Have you ever had a “Holy shit, I just died!” moment while you were playing a video game? I have, but it was only pretty recently. It happened while I was replaying Bloodborne with some friends. We were all pretty rusty after having a few months without touching a Souls title, so we died a lot. I mean, no we didn’t—we totally first-timed Ludwig! I completed the whole game in under two hours, all right? I’m not a scrub; git gud or go home. Anyway, after a few beers, and easily ten deaths each, I started thinking about the mechanic of death in games. Yes, I am fun at parties. Anyway, I started to wonder—what does gaming teach us about death?
Dark Souls and Bloodborne obviously drop the infamous YOU DIED every single time you fail, but what about other games? The one thing that seems to be different in almost every game I’ve ever played is its approach to death. Most games need some kind of game over system, because you can’t really beat a game that can’t beat you. There’s no sense of accomplishment, so even if you’ve completed it, you haven’t beaten it. However, literally dying in a game is quite a strange phenomenon, even if it is only vicariously through a virtual avatar.

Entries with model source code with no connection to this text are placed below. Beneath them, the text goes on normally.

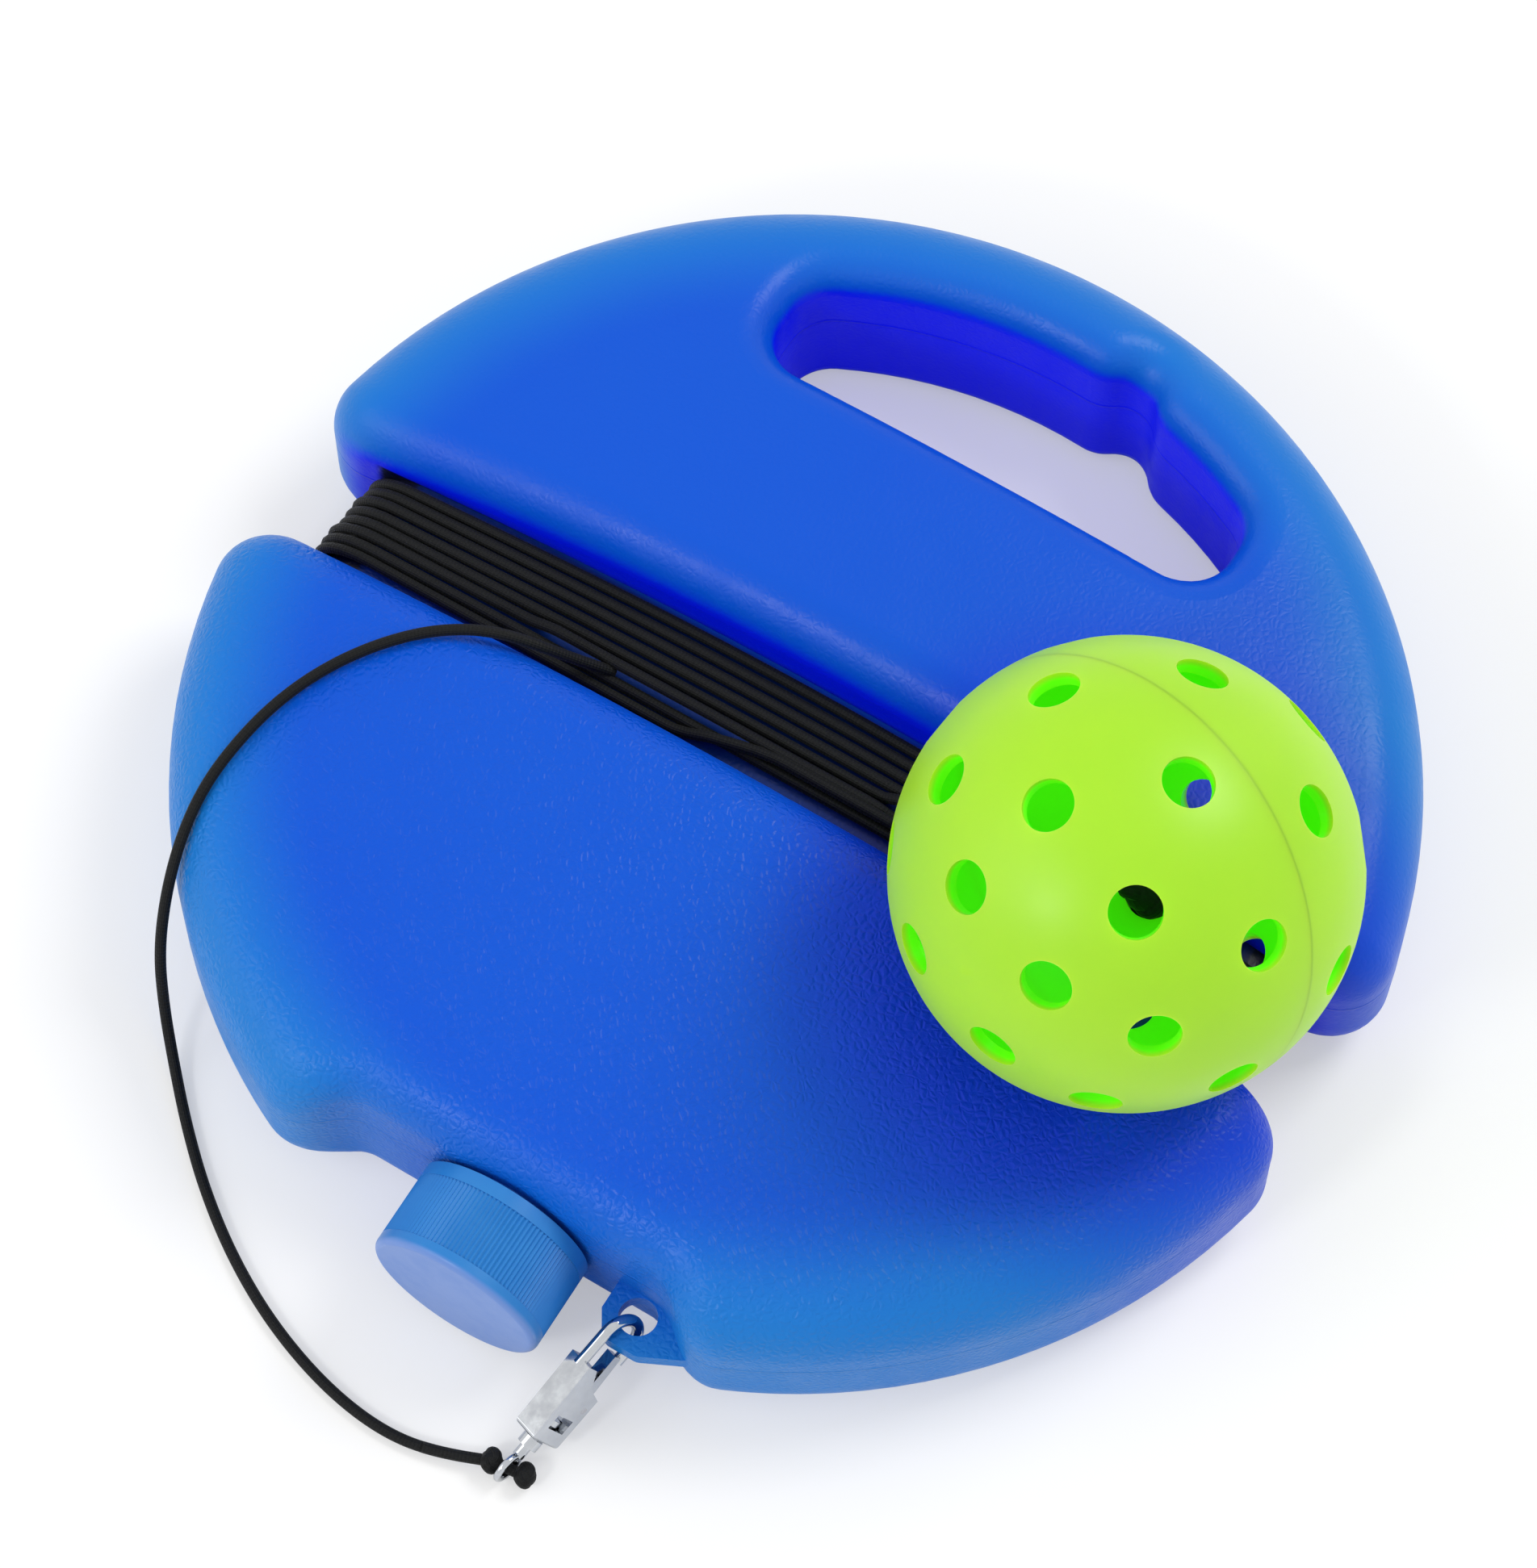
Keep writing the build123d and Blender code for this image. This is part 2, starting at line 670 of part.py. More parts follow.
with BuildPart() as gate_local:
    with BuildSketch(Plane.XY.offset(-gate_half_width)):
        with BuildLine():
            top_y = -bow_inner_radius + gate_nose_gap + gate_thickness
            Polyline(
                (gate_tip, top_y),
                (gate_tip, top_y - gate_thickness),
                (gate_pivot_x, gate_pivot_y - gate_boss_radius),
                (gate_pivot_x, gate_pivot_y + gate_boss_radius),
                close=True,
            )
        make_face()
        with Locations((gate_pivot_x, gate_pivot_y)):
            Circle(gate_boss_radius)
            Circle(gate_pin_radius + gate_pin_clearance, mode=Mode.SUBTRACT)
    extrude(amount=2 * gate_half_width)
hook_gate = gate_local.part.moved(hook_plane.location)
hook_gate.label = "hook_gate"

with BuildPart() as pin_local:
    with BuildSketch(Plane.XY.offset(-body_half_width)):
        with Locations((gate_pivot_x, gate_pivot_y)):
            Circle(gate_pin_radius)
    extrude(amount=2 * body_half_width)
gate_pin = pin_local.part.moved(hook_plane.location)
gate_pin.label = "gate_pin"

leaf_end = pocket_start - slot_end_gap
leaf_start = leaf_end - leaf_length
leaf_half_width = gate_half_width - leaf_side_gap
with BuildPart() as spring_local:
    with BuildSketch(Plane.XY.offset(-leaf_half_width)):
        with BuildLine():
            Polyline(
                (leaf_start, leaf_top_y - leaf_fall - leaf_thickness),
                (leaf_start, leaf_top_y - leaf_fall),
                (leaf_end, leaf_top_y),
                (leaf_end, leaf_top_y - leaf_thickness),
                close=True,
            )
        make_face()
    extrude(amount=2 * leaf_half_width)
gate_spring = spring_local.part.moved(hook_plane.location)
gate_spring.label = "gate_spring"

# The eye stands upright whatever the hook's roll: its ring lies in the plane of the hook's length and Z.
eye_plane = Plane(origin=bow_centre, x_dir=hook_direction, z_dir=hook_side)
ring_radius = eye_inner_radius + eye_wire_radius
head_end = pocket_end - eye_end_gap
head_start = head_end - post_head_length
shank_start = body_end + eye_end_gap

with BuildPart() as eye_local:
    with BuildSketch(Plane.XZ):
        with Locations((eye_reach + ring_radius, 0)):
            Circle(eye_wire_radius)
    revolve(axis=Axis((eye_reach, 0, 0), (0, 0, 1)))
    with BuildSketch(Plane.YZ.offset(head_start)):
        Circle(post_radius)
    extrude(amount=eye_reach - ring_radius - head_start)
    with BuildSketch(Plane.YZ.offset(shank_start)):
        Circle(eye_shank_radius)
    extrude(amount=eye_shank_length)
swivel_eye = eye_local.part.moved(eye_plane.location)
swivel_eye.label = "swivel_eye"

with BuildPart() as head_local:
    with BuildSketch(Plane.YZ.offset(head_start)):
        Circle(post_head_radius)
        Circle(post_radius, mode=Mode.SUBTRACT)
    extrude(amount=post_head_length)
swivel_head = head_local.part.moved(eye_plane.location)
swivel_head.label = "swivel_head"

# Stopper knots on both sides of the eye, joined by the cord that runs through it.
hook_flat = Vector(run_x, run_y, 0).normalized()
knot_line = hook_side * cos(radians(knot_skew)) + hook_flat * sin(radians(knot_skew))
knot_level = Vector(hook_eye_x, hook_eye_y, knot_z)
knots = [knot_level + knot_line * knot_offset, knot_level - knot_line * knot_offset]

knot_plane = Plane(origin=knots[0], z_dir=knots[1] - knots[0])
with BuildPart() as knots_local:
    with BuildSketch(Plane.XZ):
        with Locations((0, 0), (0, 2 * knot_offset)):
            Circle(knot_radius)
        Rectangle(cord_diameter, 2 * knot_offset, align=(Align.CENTER, Align.MIN))
        right_half = (Align.MIN, Align.CENTER)
        Rectangle(2 * knot_radius, 8 * knot_offset, align=right_half, mode=Mode.INTERSECT)
    revolve(axis=Axis.Z)
cord_end_knots = knots_local.part.moved(knot_plane.location)
cord_end_knots.label = "cord_end_knots"
gate_pivot = hook_plane.from_local_coords((gate_pivot_x, gate_pivot_y, 0))
print("hook turns about", bow_centre, hook_normal)
print("gate turns about", gate_pivot, -hook_normal)
print("eye turns about", eye_centre, hook_direction)
print("ball lead", lead_x, lead_y, "from", winding_top_z, "to", lead_top_z)

pieces = [
    base_body.part,
    screw_cap,
    cap_seal,
    cord_winding.part,
    cord_tail.part,
    cord_end_knots,
    ball_lead.part,
    ball_knot.part,
    ball_half_front,
    ball_half_back,
    hook_body,
    hook_gate,
    gate_pin,
    gate_spring,
    swivel_eye,
    swivel_head,
]
for piece in pieces:
    export_step(piece, f"parts/{piece.label}.step")
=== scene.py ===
import math
import random

import bmesh
import bpy
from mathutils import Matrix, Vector


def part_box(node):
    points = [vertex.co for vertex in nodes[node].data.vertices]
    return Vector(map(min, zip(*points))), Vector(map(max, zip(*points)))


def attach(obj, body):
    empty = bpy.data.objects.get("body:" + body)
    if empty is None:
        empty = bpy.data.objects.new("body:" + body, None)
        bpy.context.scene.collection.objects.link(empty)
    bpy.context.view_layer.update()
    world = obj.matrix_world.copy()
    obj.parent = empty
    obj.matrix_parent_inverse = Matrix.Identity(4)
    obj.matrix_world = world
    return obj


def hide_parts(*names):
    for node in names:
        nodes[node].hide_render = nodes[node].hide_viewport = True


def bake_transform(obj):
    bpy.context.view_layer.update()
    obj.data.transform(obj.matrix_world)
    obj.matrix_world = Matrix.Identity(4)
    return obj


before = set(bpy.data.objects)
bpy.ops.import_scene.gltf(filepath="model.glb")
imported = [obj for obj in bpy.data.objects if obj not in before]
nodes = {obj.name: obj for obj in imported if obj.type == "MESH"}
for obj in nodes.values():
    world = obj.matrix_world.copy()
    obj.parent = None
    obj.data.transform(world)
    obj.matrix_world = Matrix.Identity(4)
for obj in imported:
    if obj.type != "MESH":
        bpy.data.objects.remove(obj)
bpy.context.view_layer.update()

# Everything is in metres, in the frame of the CAD model: Z up, the base centred on the origin, the
# winding groove along X and the carrying handle towards +Y.
MM = 0.001

# ---------------------------------------------------------------- camera
AZIMUTH = math.radians(31.5)
ELEVATION = math.radians(65.9)
DISTANCE = 1.0
LENS = 139.9
AIM_RIGHT = -4.5 * MM
AIM_UP = -0.8 * MM
AIM_HEIGHT = 20 * MM

back = Vector(
    (
        math.sin(AZIMUTH) * math.cos(ELEVATION),
        -math.cos(AZIMUTH) * math.cos(ELEVATION),
        math.sin(ELEVATION),
    )
)
right = Vector((math.cos(AZIMUTH), math.sin(AZIMUTH), 0))
away = Vector((-math.sin(AZIMUTH), math.cos(AZIMUTH), 0))
aim = right * AIM_RIGHT + away * AIM_UP + Vector((0, 0, AIM_HEIGHT))
lens_data = bpy.data.cameras.new("camera")
lens_data.lens = LENS
lens_data.sensor_width = 36
camera = bpy.data.objects.new("camera", lens_data)
camera.location = aim + back * DISTANCE
camera.rotation_mode = "QUATERNION"
camera.rotation_quaternion = (-back).to_track_quat("-Z", "Y")
bpy.context.scene.collection.objects.link(camera)
bpy.context.scene.camera = camera

# ---------------------------------------------------------------- cord, measures from the CAD
CORD_DIAMETER = 1.9 * MM
CORD_RADIUS = CORD_DIAMETER / 2
CORE_END_X = 78.75 * MM      # centre of the core bar's rounded ends
CORE_MIDDLE_Z = 18.75 * MM
WIND_RADIUS = 9.3 * MM       # from there to the middle of the wound cord
TURNS = 9
FIRST_TURN_Y = -8.0 * MM
LAST_TURN_Y = 8.4 * MM

TAIL_ROUTE = [
    (-33.5, -2.4, 28.6),
    (-38.6, -5.2, 32.6),
    (-43.6, -7.9, 37.0),
    (-49.0, -9.9, 39.4),
    (-55.0, -12.8, 40.2),
    (-61.0, -17.4, 40.4),
    (-67.0, -24.0, 39.7),
    (-71.7, -31.6, 38.9),
    (-74.9, -40.0, 38.1),
    (-76.6, -49.0, 37.1),
    (-77.2, -57.4, 35.4),
    (-76.3, -65.6, 32.4),
    (-74.5, -73.4, 27.0),
    (-72.6, -79.6, 18.0),
    (-69.8, -84.0, 7.6),
    (-64.8, -89.6, 1.8),
    (-57.0, -97.6, 1.1),
    (-48.0, -105.6, 1.1),
    (-37.5, -113.0, 1.1),
    (-26.0, -119.0, 1.1),
    (-13.5, -123.2, 1.1),
    (-2.0, -124.8, 1.1),
    (7.5, -123.6, 1.4),
    (14.4, -121.0, 2.3),
]


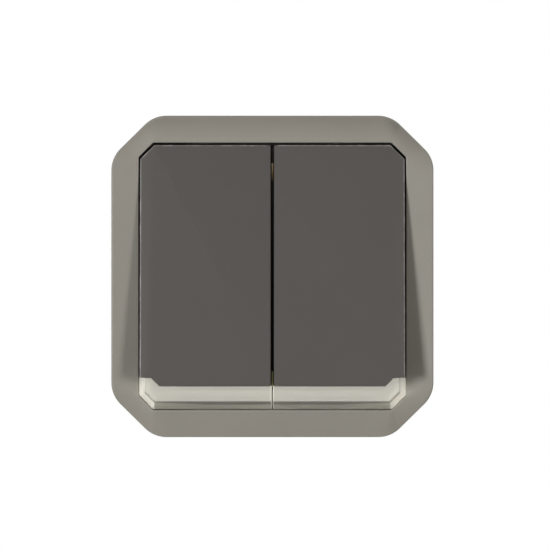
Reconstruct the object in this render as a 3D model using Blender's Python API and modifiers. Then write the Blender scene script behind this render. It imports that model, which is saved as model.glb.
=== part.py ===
"""A splash-proof wall switch module with two rockers, made as separate parts.

Metres, +Z up. The switch faces -Y. The wall plane, where the back of the bezel
seats, is y = 0, and the module is centred on x = 0 and z = 0 there. A "depth"
below is a distance in front of the wall plane, so it is -y. One "gang" is one
rocker with its own contacts; side is 1 for the right gang and -1 for the left.
Run it with: blender --background --python part.py
"""

import math

import bmesh
import bpy
from mathutils import Matrix, Vector

MM = 0.001
GAP = 0.3 * MM  # between pieces that touch in the real switch

# The bezel: an eight-sided ring with rounded corners.
BEZEL_HALF = 33.0 * MM  # centre to each straight side
BEZEL_DIAGONAL = 40.55 * MM  # centre to each corner cut
BEZEL_FILLET = 6.3 * MM
OPENING_HALF = 27.4 * MM
OPENING_DIAGONAL = 36.65 * MM
OPENING_FILLET = 0.4 * MM
FILLET_STEPS = 5
RIM_EDGE = 5.2 * MM  # depth of the front surface at the outer edge, above, below and at the corners
SIDE_LIFT = 2.8 * MM  # how much further forward that edge is along the two sides
SIDE_BLEND = 20.0 * MM  # the lift fades round a corner while |x| - |z| falls by this much
SIDE_BLEND_START = 6.0 * MM  # and it is gone where |z| is this much more than |x|
LIP_TOP = 7.4 * MM  # depth of the opening's lip at the top
LIP_BOTTOM = 7.0 * MM
EDGE_ROUND = 0.45 * MM
EDGE_SHARE = 0.3  # where the middle of the rounded edge lies
FRONT_STEPS = (0.2, 0.32, 0.44, 0.56, 0.68, 0.8, 0.9)  # shares from the outer edge to the lip
SIDE_STOPS = (0.15, 0.3, 0.45, 0.6, 0.75, 0.9)  # shares of the two upright sides, from the top
BEZEL_SKIN = 1.6 * MM
OUTER_WALL = 1.4 * MM
SKIRT_WALL = 1.1 * MM
SKIRT_END = 0.8 * MM  # depth where the wall round the opening stops

# Snap hooks of the chassis and the windows they catch in.
HOOK_PLACES = (-14 * MM, 14 * MM)
HOOK_HALF = 2.5 * MM
HOOK_RADIAL = (28.8 * MM, 29.7 * MM)
BARB_RADIAL = (28.0 * MM, 29.0 * MM)
BARB_Y = (-3.6 * MM, -2.3 * MM)
WINDOW_Y = (-3.9 * MM, -1.9 * MM)

# The gasket round the back of the bezel.
GASKET_INSET = (1.6 * MM, 2.6 * MM)
GASKET_FRONT = -2.2 * MM
GASKET_SHOULDER = -0.5 * MM

# Rockers.
FACE_TOP = 7.2 * MM  # depth of the rocker's face at its top edge
FACE_SLOPE = math.tan(math.radians(6.5))
ROCKER_BACK = 2.6 * MM  # depth of the rear edge at the top
BACK_SLOPE = 0.055
ROCKER_TOP = 26.95 * MM
ROCKER_SIDE = 27.12 * MM
ROCKER_INNER = 0.3 * MM  # half of the gap between the two rockers
ROCKER_CUT = 2.9 * MM  # leg of the cut top corner
ROCKER_WALL = 1.5 * MM
ROCKER_SKIN = 1.6 * MM
ROCKER_CHAMFER = 0.2 * MM
SEAM_EDGES = 3  # the outline's first edges, which meet the lens and stay square
NOTCH_Z = -22.33 * MM  # lower edge of the dark face
NOTCH_X = 23.0 * MM
EAR_Z = -20.68 * MM  # where the lens climbs at the outer corner
EAR_X = 24.65 * MM
LUG_SPANS = ((5.2 * MM, 8.0 * MM), (20.0 * MM, 22.6 * MM))
LUG_RADIUS = 2.4 * MM

# Lenses and the light bars inside them.
SEAM = 0.2 * MM  # between rocker and lens
LENS_INNER = 0.35 * MM
LENS_FACE_SIDE = 26.0 * MM
LENS_FACE_BOTTOM = 25.5 * MM
LENS_FACE_DIAGONAL = 49.4 * MM  # side plus bottom along the face's corner cut
LENS_SIDE = 27.15 * MM
LENS_BOTTOM = 27.15 * MM
LENS_DIAGONAL = 51.4 * MM
LENS_WALL = 0.9 * MM
LENS_BASE = 6.5 * MM
LENS_BACK = 5.6 * MM
TONGUE_PLACES = (7.5 * MM, 18.5 * MM)
TONGUE_HALF = 1.5 * MM
TONGUE_Y = (-10.0 * MM, -9.0 * MM)
TONGUE_Z = (-23.1 * MM, -19.6 * MM)
TONGUE_BARB_Y = (-10.45 * MM, -9.9 * MM)
TONGUE_BARB_Z = -20.5 * MM
LIGHT_BAR_X = (2.2 * MM, 22.4 * MM)
LIGHT_BAR_PROFILE = ((-11.2, -23.75), (-11.2, -24.3), (-6.2, -25.9), (-6.2, -23.75))

# The turning axis and the swing.
AXLE_Y = -5.0 * MM
AXLE_RADIUS = 1.2 * MM
BORE_RADIUS = 1.28 * MM
AXLE_SPAN = (3.0 * MM, 25.1 * MM)
INNER_POST = (2.1 * MM, 4.9 * MM)
OUTER_POST = (22.9 * MM, 24.9 * MM)
POST_BORE_START = 2.7 * MM
POST_RADIUS = 2.3 * MM
SWING = math.radians(6)  # between the two positions of a rocker
CONTACT_SWING = math.radians(10)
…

Some games punish you until you learn. That’s what Bloodborne does. You progress, then you die. You learn how to avoid dying at that part, and you manage to get past it. Then you die again, and so on. In Bloodborne, though, death isn’t a particularly big deal. The narrative is set in such a way that death isn’t so much a game over as it is a setback. It isn’t even really death, because you reawaken as the same person. Although this is the way in which Bloodborne deals with death, some games allow you to start right from where you left off—hell, Persona 5 lets you just resume the fight from where you “died” with full HP if you’re playing on the easiest difficulty. The first time you die in NieR: Automata, it becomes one of the game’s 26 possible endings, as your story is technically over—because you kinda died, in case that wasn’t clear. Actually, come to think of it, what’s the deal with Sony exclusives and death?
There’s a quotation that stuck with me from a book written by Haruki Murakami that I read a while back: “Death is not the end, but a part of life.” I think, in a strange way, gaming makes death a little less scary, and steers it toward something a little more meaningful. I think it teaches us that it’s a real thing, and that as horrible and sad as it can be, it can teach us some really valuable lessons. While we may not get to restart the level in real life, the story’s never really over as long as other people are playing.
By making the player fail on a regular basis, games teach them how to deal with defeat, loss, and, quite literally, death. It obviously isn’t even close to the real-life equivalent of that last example, but by attaching significance to the former two, it helps to make death a little more tangible and a lot more real. It’s a part of life and it isn’t something that should be ignored; it’s important to embrace it as something that is human, something that is inevitable. It’s terribly sad and I wish we could all be immortal and carefree, but it’s also the force that makes life significant in the first place. In the same way that pain teaches you how to experience joy, death teaches you how to live. While books, movies, and TV shows can show you what it looks like to be defeated and die, games make it your responsibility to either overcome it or endure it. It’s a very intimate experience when you die in a game after having played for several hours, as you’re pretty invested in the world and the character you’re playing through at that point. The disappointment and frustration you feel manifest themselves in your willingness to try again, to refuse to be defeated. Death brings about an undying desire to succeed, and it is the force that is associated with the end of life that becomes the force that drives you to make the most of it.
Experiencing death in video games is important because you get to take something away from it and use it in the real world. You learn to appreciate that you’re a part of the here and now, and for as long as that’s the case, you’re going to make the most of it. You’re here to progress to the next level, to lose to the boss ten times, but to return on the eleventh and emerge victorious. By affording us the a ability to be defeated into the most ultimate and final way within the safety of a virtual world, games can teach us to make the most of life. “Death is not the end, but is a part of life.” That’s the lesson these games teach you, and it’s probably one of the most important and grounding lessons you’ll ever learn.